Now, I've really, really enjoyed covering McNealy since the first press conference I was at with him at the microphone. It was at the Argent Hotel in San Francisco, back in 1993. And Scott had just compromised, sort of, on the Motif GUI for his workstations. The Unix desktop wars were in full swing, and believe it or not these Unix people did not take Microsoft seriously at the time. Not one git. They didn't even yet bother to sneer at them. So the jabs and barbs were then directed at the other Unix vendors: My engineers are smarter than yours, nah, nah, nah-nah, nah. Linux as we know it was a concept yet to hatch.

Oh, and DEC was the second largest computer company in the world, and IBM was heading into a long, slow skid, only to be outdone by DEC's short, fast skid into history. In many respects, Sun looked great in those days. I wish Scott well, he has accomplished a tremendous amount. And he's funny and sincere, obviously.

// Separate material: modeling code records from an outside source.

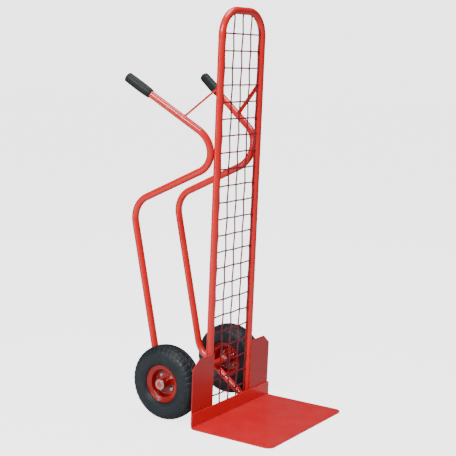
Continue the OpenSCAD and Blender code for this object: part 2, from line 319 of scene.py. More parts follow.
def blend_colours(tree, factor, a, b):
    node = tree.nodes.new("ShaderNodeMix")
    node.data_type = "RGBA"
    tree.links.new(factor, node.inputs["Factor"])
    for socket, value in ((node.inputs[6], a), (node.inputs[7], b)):
        if isinstance(value, tuple):
            socket.default_value = (*value, 1.0)
        else:
            tree.links.new(value, socket)
    return node.outputs[2]


def bump(tree, shader, height, strength, distance, under=None, socket="Normal"):
    node = tree.nodes.new("ShaderNodeBump")
    node.inputs["Strength"].default_value = strength
    node.inputs["Distance"].default_value = distance
    tree.links.new(height, node.inputs["Height"])
    if under is not None:
        tree.links.new(under, node.inputs["Normal"])
    tree.links.new(node.outputs["Normal"], shader.inputs[socket])
    return node.outputs["Normal"]


def surface(tree, socket):
    node = tree.nodes.new("ShaderNodeNewGeometry")
    return node.outputs[socket]


def upward(tree):
    """1 where the surface faces up, for dust."""
    split = tree.nodes.new("ShaderNodeSeparateXYZ")
    tree.links.new(surface(tree, "Normal"), split.inputs["Vector"])
    return split.outputs["Z"]


def paint(name, light, deep, gloss, coat, peel, wear):
    """Powder-coated red: gently mottled, with orange peel, dust on top faces and rubbed edges."""
    material, tree, shader, at = new_material(name)
    mottle = remap(tree, noise(tree, at, 9.0, 4.0), 0.35, 0.65)
    fine = remap(tree, noise(tree, at, 160.0, 2.0), 0.3, 0.7)
    colour = blend_colours(tree, mottle, deep, light)
    edges = remap(tree, surface(tree, "Pointiness"), 0.53, 0.60)
    chips = remap(tree, noise(tree, at, 210.0, 3.0), 0.52, 0.60)
    rubbed = times(tree, times(tree, edges, chips), wear)
    colour = blend_colours(tree, rubbed, colour, (0.16, 0.05, 0.045))
    lying = remap(tree, upward(tree), 0.55, 1.0)
    dusty = times(tree, lying, remap(tree, noise(tree, at, 14.0, 5.0), 0.45, 0.75))
    dusty = times(tree, dusty, 0.05)
    colour = blend_colours(tree, dusty, colour, (0.62, 0.50, 0.46))
    tree.links.new(colour, shader.inputs["Base Color"])
    smears = remap(tree, noise(tree, at, 22.0, 5.0, 0.6), 0.3, 0.75, gloss + 0.05, gloss + 0.16)
    rough = times(tree, smears, times(tree, rubbed, 0.3), "ADD")
    tree.links.new(rough, shader.inputs["Roughness"])
    coat_rough = remap(tree, noise(tree, at, 31.0, 4.0), 0.3, 0.75, 0.07, 0.13)
    tree.links.new(coat_rough, shader.inputs["Coat Roughness"])
    shader.inputs["Coat Weight"].default_value = coat
    shader.inputs["Coat IOR"].default_value = 1.5
    shader.inputs["IOR"].default_value = 1.46
    waves = bump(tree, shader, noise(tree, at, 70.0, 2.0), peel, 0.0006)
    bump(tree, shader, fine, peel * 0.6, 0.0002, waves)
    bump(tree, shader, noise(tree, at, 95.0, 1.5), peel * 0.5, 0.0004, socket="Coat Normal")
    return material


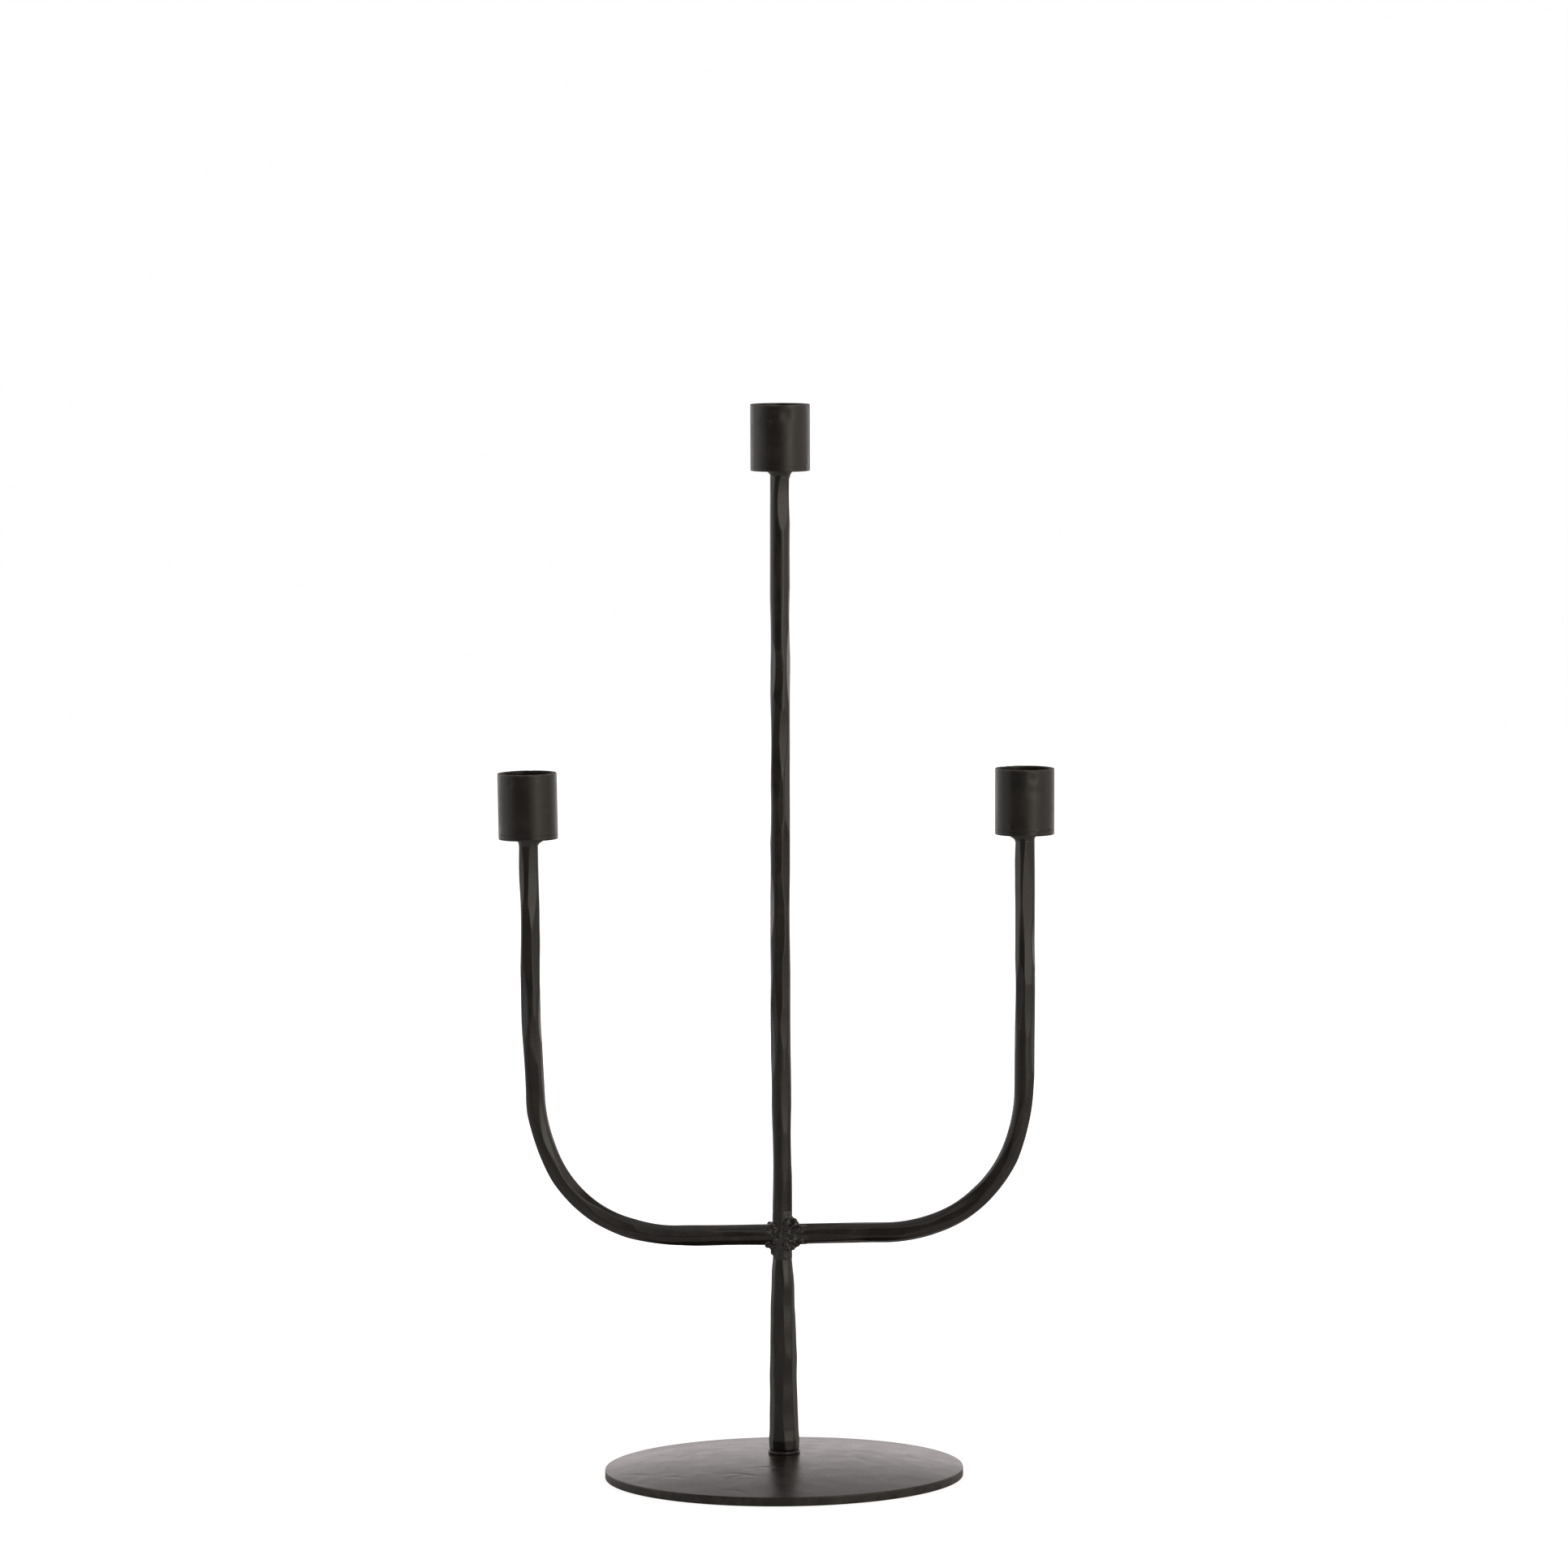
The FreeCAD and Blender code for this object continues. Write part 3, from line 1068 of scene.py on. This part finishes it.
class CANDELABRA_OT_arms(bpy.types.Operator):
    """Forge and bend the two arms"""

    bl_idname = "candelabra.arms"
    bl_label = "Arms"

    def execute(self, context):
        settings = context.scene.candelabra_bars
        # Seed, then one mark: millimetres from the tip, share of the spacing and turn in degrees.
        marked = {"left": (33, 20, 1.0, 21), "right": (47, 36, 1.6, 20)}
        # Pushes out of the true line, in millimetres.
        pushed = {
            "left": ((70, 18, 0.35), (124, 22, -0.95), (186, 34, 0.4)),
            "right": ((30, 30, -0.3), (75, 14, 0.4), (118, 18, -0.3), (190, 35, 0.35)),
        }
        for side, (seed, distance, share, turn) in marked.items():
            root = settings.width / 2
            pushes = np.array(pushed[side]) * MM
            centre, tangent, along, bent = arm_path(side, settings.bend_radius, root, pushes)
            half = (settings.level_width * (1 - bent) + settings.width * bent) / 2
            name = "arm_" + side
            marks = ((share, along[-1] - distance * MM, turn, 1.25),)
            mesh = forge(name + "_skin", centre, tangent, along, half, settings, seed, marks)
            place(name + "_skin", mesh, bar_iron(), (name,))
        return {"FINISHED"}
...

However, things went so well for Sun so quickly back then that perhaps McNealy became convinced that the same weapon -- the best engineers doing the best speeds and feeds the Sun way -- would win all the other battles, too. A good hammer for all nails. But the battlefield changed, and the weapon did not. Clausewitzian hubris and destiny? It happens to the best of them.

So, will McNealy become an old soldier that walks off into the sunset, like a MacArthur, or remain intent on getting it right after the fact, with the wrong weapons, somehow? Will Schwartz be W to McNealy as Rumsfeld?